__Material shown__
++++

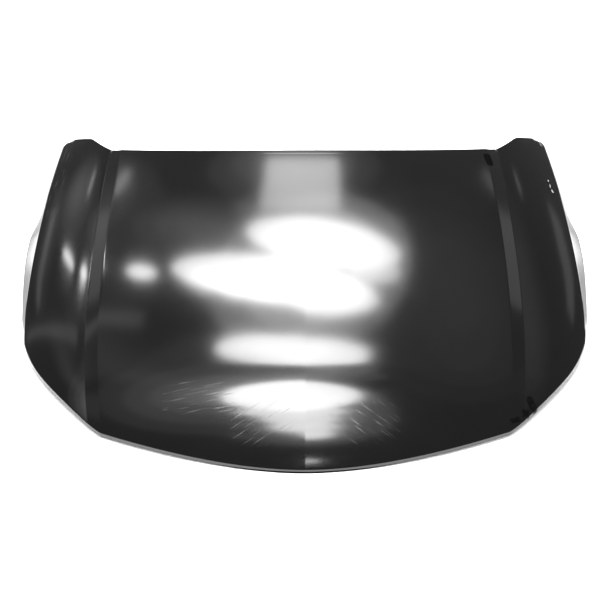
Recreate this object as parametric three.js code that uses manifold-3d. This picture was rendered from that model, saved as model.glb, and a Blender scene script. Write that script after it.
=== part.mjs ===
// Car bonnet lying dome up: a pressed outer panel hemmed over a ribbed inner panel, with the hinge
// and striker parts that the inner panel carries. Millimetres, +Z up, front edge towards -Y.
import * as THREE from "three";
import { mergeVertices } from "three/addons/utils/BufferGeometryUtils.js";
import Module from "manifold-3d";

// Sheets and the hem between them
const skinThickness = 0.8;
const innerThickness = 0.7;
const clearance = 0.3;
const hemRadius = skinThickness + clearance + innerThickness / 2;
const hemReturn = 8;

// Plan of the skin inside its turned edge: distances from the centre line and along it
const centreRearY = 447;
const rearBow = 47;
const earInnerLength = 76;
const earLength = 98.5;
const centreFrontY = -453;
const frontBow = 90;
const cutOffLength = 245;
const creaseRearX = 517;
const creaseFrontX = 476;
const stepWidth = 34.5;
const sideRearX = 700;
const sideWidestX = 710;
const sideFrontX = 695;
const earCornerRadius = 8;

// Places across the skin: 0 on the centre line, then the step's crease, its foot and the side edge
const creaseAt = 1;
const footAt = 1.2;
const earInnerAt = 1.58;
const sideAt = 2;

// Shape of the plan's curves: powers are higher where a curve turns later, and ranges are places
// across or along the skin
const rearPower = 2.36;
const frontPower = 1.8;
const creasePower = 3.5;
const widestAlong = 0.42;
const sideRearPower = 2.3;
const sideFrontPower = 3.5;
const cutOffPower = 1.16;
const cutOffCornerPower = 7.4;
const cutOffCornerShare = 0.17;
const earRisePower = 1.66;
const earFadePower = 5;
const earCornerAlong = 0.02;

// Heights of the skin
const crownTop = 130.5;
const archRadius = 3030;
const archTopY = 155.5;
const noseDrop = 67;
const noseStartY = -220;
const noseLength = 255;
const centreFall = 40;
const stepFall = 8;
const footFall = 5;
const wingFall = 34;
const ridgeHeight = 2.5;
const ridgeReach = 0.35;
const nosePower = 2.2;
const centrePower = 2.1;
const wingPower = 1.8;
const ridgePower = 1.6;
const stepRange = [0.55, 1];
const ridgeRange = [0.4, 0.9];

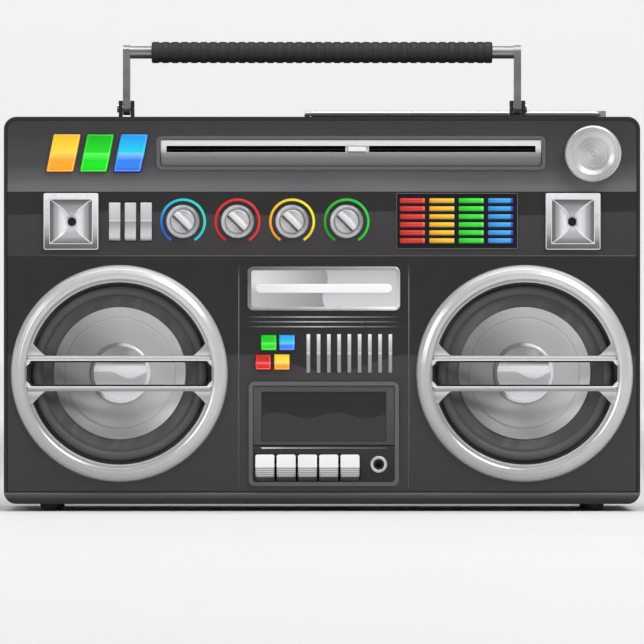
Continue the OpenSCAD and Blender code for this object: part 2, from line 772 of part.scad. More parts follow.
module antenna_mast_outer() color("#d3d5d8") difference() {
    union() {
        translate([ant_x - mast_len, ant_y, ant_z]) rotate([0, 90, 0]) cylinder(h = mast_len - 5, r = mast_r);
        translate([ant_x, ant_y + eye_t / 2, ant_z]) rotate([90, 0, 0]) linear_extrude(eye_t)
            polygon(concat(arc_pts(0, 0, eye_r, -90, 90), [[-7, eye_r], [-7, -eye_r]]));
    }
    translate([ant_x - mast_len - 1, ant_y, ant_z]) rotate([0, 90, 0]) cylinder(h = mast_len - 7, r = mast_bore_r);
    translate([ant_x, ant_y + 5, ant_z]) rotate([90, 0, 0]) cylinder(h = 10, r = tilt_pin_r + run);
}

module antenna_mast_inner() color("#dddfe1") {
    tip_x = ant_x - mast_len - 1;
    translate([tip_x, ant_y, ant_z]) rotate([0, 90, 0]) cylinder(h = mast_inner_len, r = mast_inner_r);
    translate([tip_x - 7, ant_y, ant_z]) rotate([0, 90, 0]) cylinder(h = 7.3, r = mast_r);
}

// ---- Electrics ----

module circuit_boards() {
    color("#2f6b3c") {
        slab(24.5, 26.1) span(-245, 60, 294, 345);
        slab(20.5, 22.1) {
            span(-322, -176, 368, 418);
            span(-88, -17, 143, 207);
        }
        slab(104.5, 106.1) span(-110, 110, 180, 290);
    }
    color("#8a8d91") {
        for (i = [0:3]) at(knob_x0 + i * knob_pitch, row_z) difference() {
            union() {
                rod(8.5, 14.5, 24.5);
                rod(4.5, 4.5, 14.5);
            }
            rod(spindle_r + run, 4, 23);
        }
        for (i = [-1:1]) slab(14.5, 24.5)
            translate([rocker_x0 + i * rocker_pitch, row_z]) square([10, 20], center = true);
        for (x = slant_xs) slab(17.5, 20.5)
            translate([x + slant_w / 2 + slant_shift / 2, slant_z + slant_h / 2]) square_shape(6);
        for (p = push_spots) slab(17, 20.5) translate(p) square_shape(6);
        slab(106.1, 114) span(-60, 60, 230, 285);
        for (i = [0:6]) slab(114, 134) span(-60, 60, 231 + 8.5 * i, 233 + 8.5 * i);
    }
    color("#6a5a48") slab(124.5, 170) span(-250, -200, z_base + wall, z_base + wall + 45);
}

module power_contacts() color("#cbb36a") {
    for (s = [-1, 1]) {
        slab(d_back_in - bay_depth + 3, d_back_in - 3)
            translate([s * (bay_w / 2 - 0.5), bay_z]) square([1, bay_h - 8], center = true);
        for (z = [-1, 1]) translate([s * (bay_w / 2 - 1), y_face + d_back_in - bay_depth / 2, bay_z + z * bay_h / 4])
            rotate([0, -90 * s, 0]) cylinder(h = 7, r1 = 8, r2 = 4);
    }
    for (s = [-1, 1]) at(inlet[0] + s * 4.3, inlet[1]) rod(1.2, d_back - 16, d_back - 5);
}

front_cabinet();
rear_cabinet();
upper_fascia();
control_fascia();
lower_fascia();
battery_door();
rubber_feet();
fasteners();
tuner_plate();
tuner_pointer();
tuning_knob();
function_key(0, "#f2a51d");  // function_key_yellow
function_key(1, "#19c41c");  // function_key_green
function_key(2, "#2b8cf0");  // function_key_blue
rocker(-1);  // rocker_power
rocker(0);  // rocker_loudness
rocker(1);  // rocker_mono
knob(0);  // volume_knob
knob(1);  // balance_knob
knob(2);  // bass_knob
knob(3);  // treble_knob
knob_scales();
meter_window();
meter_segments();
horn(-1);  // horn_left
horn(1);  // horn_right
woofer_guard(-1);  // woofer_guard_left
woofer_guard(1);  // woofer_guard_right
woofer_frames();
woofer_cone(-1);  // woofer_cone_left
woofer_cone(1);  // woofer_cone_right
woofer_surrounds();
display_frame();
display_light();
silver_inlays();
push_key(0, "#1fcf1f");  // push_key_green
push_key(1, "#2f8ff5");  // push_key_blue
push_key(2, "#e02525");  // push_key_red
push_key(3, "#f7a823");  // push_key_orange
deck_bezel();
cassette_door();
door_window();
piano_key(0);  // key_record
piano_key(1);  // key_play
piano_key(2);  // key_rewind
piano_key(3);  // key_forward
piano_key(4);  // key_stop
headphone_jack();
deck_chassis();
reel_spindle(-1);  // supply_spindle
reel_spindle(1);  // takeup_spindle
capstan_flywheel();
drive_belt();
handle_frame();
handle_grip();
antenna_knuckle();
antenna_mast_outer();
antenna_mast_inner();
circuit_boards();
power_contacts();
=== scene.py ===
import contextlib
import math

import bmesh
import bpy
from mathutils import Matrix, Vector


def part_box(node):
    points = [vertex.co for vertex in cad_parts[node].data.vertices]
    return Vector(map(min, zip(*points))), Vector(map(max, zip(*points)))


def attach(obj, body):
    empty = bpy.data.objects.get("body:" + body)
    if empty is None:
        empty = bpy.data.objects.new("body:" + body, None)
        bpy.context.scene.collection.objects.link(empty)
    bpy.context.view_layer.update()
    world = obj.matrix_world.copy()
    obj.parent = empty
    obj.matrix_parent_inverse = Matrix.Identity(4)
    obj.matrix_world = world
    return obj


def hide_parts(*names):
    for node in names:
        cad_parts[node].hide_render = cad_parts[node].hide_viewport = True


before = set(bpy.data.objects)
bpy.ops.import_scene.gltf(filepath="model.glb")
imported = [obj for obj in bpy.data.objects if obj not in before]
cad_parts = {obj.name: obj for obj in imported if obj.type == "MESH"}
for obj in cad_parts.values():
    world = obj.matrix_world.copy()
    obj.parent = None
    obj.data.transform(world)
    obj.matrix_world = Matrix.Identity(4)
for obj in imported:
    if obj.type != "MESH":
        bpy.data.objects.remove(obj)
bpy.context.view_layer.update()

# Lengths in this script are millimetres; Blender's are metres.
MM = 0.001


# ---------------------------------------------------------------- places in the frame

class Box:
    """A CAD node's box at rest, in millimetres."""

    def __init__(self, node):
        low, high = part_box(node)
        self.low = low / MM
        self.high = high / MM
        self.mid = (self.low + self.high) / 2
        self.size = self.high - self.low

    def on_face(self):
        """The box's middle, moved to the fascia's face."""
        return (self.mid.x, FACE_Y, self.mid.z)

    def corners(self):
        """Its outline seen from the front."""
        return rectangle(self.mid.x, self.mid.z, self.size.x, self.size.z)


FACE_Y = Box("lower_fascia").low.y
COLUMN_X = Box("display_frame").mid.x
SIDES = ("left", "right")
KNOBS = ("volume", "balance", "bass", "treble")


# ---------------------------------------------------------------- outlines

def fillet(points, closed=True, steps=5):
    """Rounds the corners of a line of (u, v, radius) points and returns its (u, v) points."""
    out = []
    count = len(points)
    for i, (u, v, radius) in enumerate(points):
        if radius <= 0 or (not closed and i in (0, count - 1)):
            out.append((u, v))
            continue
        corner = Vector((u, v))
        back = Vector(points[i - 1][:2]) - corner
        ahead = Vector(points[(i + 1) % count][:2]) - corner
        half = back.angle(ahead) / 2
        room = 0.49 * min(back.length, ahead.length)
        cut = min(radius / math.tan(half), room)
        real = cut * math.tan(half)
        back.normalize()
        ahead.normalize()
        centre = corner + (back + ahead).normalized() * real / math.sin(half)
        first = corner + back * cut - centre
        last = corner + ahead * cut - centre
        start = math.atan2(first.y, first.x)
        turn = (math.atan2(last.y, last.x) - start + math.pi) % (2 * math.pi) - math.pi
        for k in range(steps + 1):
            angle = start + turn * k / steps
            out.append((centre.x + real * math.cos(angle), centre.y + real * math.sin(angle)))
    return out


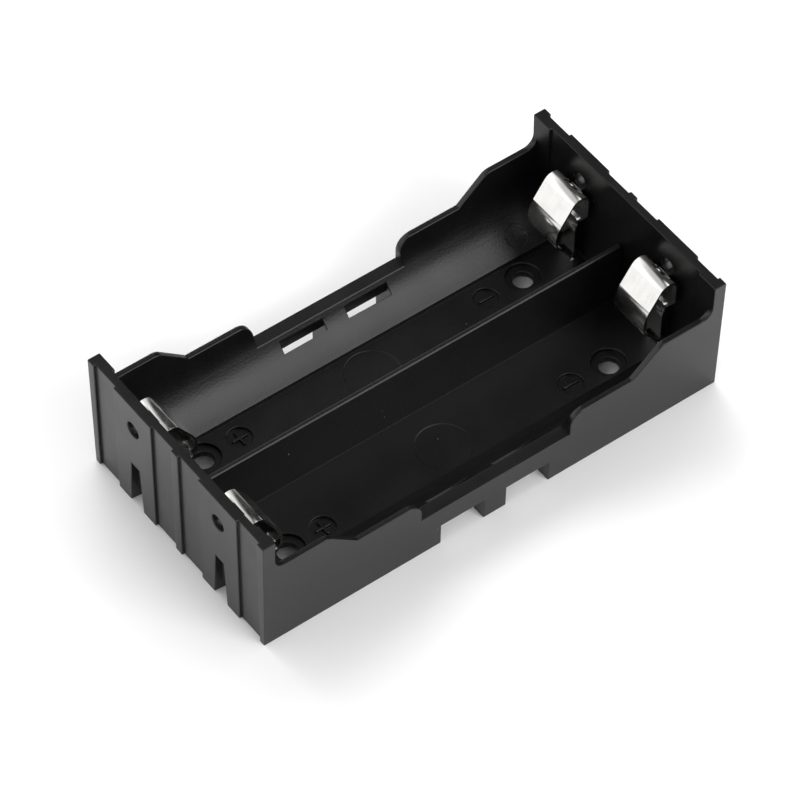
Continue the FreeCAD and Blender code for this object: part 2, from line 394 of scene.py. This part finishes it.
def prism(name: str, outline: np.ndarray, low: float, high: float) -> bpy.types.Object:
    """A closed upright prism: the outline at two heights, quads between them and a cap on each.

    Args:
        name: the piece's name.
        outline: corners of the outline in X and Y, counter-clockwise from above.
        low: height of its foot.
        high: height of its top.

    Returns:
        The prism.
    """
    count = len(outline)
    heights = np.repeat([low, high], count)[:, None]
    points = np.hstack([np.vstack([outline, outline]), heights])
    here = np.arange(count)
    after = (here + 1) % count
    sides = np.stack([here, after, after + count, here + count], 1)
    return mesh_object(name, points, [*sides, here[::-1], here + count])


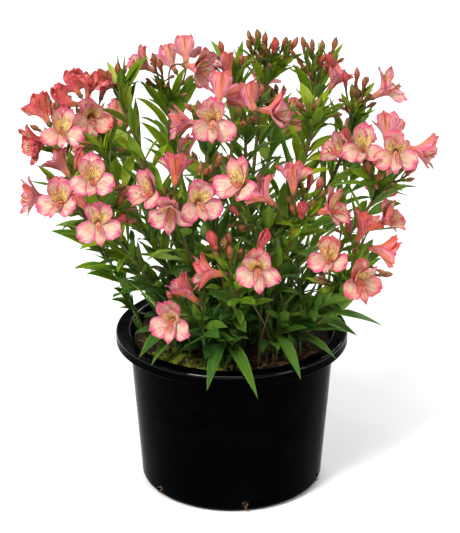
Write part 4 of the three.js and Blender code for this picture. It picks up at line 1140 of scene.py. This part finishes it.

++++

__Brief__
From the first line of the data through the line with "const earCornerAlong = 0.02;", quote each line exactly and add nothing else.

__Answer for this exercise__
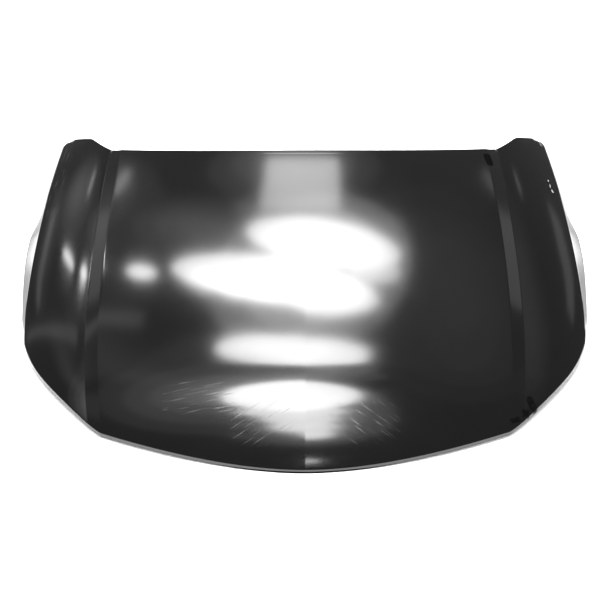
Recreate this object as parametric three.js code that uses manifold-3d. This picture was rendered from that model, saved as model.glb, and a Blender scene script. Write that script after it.
=== part.mjs ===
// Car bonnet lying dome up: a pressed outer panel hemmed over a ribbed inner panel, with the hinge
// and striker parts that the inner panel carries. Millimetres, +Z up, front edge towards -Y.
import * as THREE from "three";
import { mergeVertices } from "three/addons/utils/BufferGeometryUtils.js";
import Module from "manifold-3d";

// Sheets and the hem between them
const skinThickness = 0.8;
const innerThickness = 0.7;
const clearance = 0.3;
const hemRadius = skinThickness + clearance + innerThickness / 2;
const hemReturn = 8;

// Plan of the skin inside its turned edge: distances from the centre line and along it
const centreRearY = 447;
const rearBow = 47;
const earInnerLength = 76;
const earLength = 98.5;
const centreFrontY = -453;
const frontBow = 90;
const cutOffLength = 245;
const creaseRearX = 517;
const creaseFrontX = 476;
const stepWidth = 34.5;
const sideRearX = 700;
const sideWidestX = 710;
const sideFrontX = 695;
const earCornerRadius = 8;

// Places across the skin: 0 on the centre line, then the step's crease, its foot and the side edge
const creaseAt = 1;
const footAt = 1.2;
const earInnerAt = 1.58;
const sideAt = 2;

// Shape of the plan's curves: powers are higher where a curve turns later, and ranges are places
// across or along the skin
const rearPower = 2.36;
const frontPower = 1.8;
const creasePower = 3.5;
const widestAlong = 0.42;
const sideRearPower = 2.3;
const sideFrontPower = 3.5;
const cutOffPower = 1.16;
const cutOffCornerPower = 7.4;
const cutOffCornerShare = 0.17;
const earRisePower = 1.66;
const earFadePower = 5;
const earCornerAlong = 0.02;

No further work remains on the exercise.